Le Conseil représentatif de Lattaquié adresse en 1936 au Président du Conseil, Léon Blum, une lettre dans laquelle on peut lire: «Pour vous permettre de vous rendre compte de la profondeur de l’abîme qui nous sépare des Syriens et d’imaginer la catastrophe désastreuse qui nous guette, nous vous prions de bien vouloir déléguer sur place une commission d’enquête parlementaire en vue de constater la situation présente et pour juger de l’impossibilité du rattachement des Alaouites à la Syrie sans risquer une tragédie sanglante qui fera tache noire dans l’histoire de la France… Nous refusons de reconnaître, quoi qu’il puisse nous en coûter, toute solution ou tout accord engageant notre cause sans notre agrément.».

Voyant qu’ils n’arriveront vraisemblablement pas à convaincre les Français qui préfèrent privilégier leurs amis de Damas, les Alaouites se tournent du côté du Liban dans un projet de rattachement à ce pays.

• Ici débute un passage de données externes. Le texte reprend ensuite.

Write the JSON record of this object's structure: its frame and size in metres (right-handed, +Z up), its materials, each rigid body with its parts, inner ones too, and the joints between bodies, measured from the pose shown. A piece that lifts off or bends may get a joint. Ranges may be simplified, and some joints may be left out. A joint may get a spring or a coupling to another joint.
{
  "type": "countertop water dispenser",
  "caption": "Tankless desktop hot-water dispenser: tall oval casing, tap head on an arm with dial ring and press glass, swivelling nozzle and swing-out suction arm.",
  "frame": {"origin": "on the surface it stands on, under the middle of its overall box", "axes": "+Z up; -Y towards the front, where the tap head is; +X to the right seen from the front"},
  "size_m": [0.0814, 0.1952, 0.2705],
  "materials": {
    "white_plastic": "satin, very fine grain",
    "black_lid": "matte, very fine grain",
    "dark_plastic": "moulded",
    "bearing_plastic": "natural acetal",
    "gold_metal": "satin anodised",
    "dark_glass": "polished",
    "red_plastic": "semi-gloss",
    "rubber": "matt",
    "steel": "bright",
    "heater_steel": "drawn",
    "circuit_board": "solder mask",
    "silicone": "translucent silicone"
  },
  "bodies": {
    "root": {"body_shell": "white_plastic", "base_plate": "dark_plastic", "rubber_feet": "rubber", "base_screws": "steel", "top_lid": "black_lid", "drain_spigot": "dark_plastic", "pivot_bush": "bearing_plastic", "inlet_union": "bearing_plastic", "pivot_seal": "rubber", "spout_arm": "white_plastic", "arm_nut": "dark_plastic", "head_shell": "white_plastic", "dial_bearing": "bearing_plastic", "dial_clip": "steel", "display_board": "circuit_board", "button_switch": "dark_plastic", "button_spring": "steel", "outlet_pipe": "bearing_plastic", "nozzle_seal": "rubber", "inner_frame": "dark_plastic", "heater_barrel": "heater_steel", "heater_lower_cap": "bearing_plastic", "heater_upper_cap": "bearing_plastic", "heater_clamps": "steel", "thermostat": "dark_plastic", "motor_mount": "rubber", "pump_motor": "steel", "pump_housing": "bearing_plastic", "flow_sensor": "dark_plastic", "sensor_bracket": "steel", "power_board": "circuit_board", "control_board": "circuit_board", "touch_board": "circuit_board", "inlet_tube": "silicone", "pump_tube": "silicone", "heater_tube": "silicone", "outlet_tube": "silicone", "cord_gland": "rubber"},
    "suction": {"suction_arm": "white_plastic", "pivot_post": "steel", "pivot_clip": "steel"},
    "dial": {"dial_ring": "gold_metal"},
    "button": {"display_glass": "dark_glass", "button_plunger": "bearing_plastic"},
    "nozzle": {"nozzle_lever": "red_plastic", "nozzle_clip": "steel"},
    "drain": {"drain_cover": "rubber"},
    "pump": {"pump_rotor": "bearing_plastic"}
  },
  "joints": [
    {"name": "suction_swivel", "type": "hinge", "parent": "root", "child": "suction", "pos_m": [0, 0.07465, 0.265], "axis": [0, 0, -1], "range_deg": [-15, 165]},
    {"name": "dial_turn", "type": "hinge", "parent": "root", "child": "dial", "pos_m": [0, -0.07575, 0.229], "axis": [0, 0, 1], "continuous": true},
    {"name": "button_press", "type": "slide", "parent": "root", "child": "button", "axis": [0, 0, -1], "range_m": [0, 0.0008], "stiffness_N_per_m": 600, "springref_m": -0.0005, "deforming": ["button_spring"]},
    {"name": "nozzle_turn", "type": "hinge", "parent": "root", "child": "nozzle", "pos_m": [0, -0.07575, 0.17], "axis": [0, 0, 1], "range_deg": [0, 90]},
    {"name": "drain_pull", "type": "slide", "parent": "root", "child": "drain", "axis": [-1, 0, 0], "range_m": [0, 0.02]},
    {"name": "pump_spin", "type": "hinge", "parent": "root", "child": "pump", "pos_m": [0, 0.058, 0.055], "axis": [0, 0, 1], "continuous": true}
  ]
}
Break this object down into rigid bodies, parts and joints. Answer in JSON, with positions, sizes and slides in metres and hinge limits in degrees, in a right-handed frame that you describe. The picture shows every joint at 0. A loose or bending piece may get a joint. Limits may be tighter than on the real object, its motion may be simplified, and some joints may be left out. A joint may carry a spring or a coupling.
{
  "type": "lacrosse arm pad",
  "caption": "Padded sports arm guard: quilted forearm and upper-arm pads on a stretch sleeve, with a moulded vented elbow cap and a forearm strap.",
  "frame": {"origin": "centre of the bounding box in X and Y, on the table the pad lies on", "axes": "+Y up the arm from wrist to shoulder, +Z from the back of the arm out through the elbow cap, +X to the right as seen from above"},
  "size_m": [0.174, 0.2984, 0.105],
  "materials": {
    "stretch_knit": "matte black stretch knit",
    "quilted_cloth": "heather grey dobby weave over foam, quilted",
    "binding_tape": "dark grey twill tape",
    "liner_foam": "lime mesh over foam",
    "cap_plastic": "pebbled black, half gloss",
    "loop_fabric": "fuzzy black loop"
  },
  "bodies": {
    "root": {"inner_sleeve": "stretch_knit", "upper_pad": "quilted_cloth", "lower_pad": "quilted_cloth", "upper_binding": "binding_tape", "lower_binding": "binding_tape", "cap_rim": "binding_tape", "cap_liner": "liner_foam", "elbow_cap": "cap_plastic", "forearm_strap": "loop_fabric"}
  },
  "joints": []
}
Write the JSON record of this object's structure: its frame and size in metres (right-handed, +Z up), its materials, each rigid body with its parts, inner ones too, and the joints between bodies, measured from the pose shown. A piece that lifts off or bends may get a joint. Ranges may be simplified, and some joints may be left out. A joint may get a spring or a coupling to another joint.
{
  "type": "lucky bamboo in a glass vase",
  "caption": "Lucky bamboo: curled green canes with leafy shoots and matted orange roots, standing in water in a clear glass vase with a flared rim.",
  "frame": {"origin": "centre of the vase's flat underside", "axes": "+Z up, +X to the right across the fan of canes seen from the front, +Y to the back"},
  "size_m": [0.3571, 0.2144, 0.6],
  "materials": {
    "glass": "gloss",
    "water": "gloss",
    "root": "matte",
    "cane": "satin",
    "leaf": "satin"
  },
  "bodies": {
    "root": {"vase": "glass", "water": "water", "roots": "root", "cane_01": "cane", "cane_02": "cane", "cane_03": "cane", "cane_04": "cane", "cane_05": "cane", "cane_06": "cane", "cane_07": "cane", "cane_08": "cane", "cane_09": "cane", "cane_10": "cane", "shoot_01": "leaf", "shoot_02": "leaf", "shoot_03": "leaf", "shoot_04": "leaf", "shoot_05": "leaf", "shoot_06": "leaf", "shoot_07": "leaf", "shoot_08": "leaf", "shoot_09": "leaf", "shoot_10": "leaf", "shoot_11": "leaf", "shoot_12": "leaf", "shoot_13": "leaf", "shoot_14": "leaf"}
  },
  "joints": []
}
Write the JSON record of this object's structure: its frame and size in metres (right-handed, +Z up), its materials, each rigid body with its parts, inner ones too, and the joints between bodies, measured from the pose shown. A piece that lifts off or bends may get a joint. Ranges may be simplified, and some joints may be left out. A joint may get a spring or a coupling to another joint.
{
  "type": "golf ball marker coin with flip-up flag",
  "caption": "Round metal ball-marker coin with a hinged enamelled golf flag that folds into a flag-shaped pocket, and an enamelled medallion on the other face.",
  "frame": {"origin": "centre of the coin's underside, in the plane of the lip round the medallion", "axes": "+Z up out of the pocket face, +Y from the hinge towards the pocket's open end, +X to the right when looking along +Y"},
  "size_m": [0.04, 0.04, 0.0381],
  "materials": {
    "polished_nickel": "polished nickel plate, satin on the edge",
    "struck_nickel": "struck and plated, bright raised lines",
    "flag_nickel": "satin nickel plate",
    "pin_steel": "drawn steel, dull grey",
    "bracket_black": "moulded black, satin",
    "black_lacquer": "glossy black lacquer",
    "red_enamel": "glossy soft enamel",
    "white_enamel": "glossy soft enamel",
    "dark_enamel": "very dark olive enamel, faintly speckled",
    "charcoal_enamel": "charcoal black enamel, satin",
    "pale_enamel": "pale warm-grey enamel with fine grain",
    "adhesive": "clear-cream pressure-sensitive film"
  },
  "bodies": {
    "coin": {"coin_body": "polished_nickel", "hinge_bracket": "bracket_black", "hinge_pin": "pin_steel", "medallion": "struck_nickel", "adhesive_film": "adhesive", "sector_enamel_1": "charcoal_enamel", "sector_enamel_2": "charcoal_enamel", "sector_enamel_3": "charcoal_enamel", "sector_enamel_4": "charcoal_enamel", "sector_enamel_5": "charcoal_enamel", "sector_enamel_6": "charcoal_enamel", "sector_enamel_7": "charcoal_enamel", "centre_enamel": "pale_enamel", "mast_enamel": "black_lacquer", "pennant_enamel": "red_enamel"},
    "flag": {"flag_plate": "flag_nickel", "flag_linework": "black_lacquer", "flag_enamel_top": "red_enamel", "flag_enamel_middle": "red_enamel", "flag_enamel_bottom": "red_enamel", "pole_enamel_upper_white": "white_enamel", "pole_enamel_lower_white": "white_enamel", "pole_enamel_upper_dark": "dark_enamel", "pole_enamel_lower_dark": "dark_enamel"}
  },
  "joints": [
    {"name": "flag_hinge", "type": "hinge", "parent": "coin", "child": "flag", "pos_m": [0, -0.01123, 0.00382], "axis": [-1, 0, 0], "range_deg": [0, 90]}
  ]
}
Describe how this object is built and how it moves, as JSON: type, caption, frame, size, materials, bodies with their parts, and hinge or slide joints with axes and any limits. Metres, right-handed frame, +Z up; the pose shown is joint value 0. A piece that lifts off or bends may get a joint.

En juin 1936, les membres du Conseil représentatif au sein duquel figurent aussi des chrétiens écrivent: «Autrefois, le territoire de Lattaquié relevait administrativement de Beyrouth… composé de minorités comme nous, le Liban au moins respectera nos croyances, nos traditions, notre dignité, notre sécurité, tandis que la Syrie représente l’oppression morale et sociale, le fanatisme religieux autorisant l’extermination des Alaouites, comme le prouve l’histoire…» Lorsqu’ils s’adressent au Patriarche maronite, ils s’expriment ainsi: «Nous sommes des voisins et nous avons des ennemis communs – les Musulmans sunnites – à l’hégémonie desquels nous voulons échapper.»

Mais la démarche échoue. Les Libanais n’en veulent pas. Les Français restent sourds à leurs prières.

Il faut dire que les Alaouites ne parlent pas d’une même voix. Dans un mémoire de juillet 1936 destiné à la France, huitante-sept Alaouites déclarent souhaiter leur rattachement à Damas.

Les choses vont ensuite très vite. L’unité syrienne se fait et les Alaouites, tout comme les Druzes, sont intégrés dans la Syrie.

En 1970, le général Hafez El-Assad, d’origine alaouite, qui n’est autre que le fils d’Ali Soleiman, l’un des huitante- sept pétitionnaires souhaitant leur rattachement à la Syrie, prend le pouvoir à Damas. Son fils lui succède à sa mort, en 2000. Les postes importants dans l’administration, l’armée et l’économie sont occupés par des Alaouites.

Ces quelques rappels historiques, succincts, sommaires et réducteurs, peuvent nous éviter des jugements hâtifs.

 

Notes:

Les informations qui précèdent sont tirées principalement d’un article d’Annie Laurent intitulé «La crise syrienne: ses causes historiques», paru dans la Nouvelle Revue d’Histoire no 61 (juillet - août 2012).

1 Il ne faut pas confondre les Alaouites de Syrie avec la dynastie alaouite du Maroc, qui se réfère à une généalogie et non à une confession; le roi du Maroc professe le sunnisme.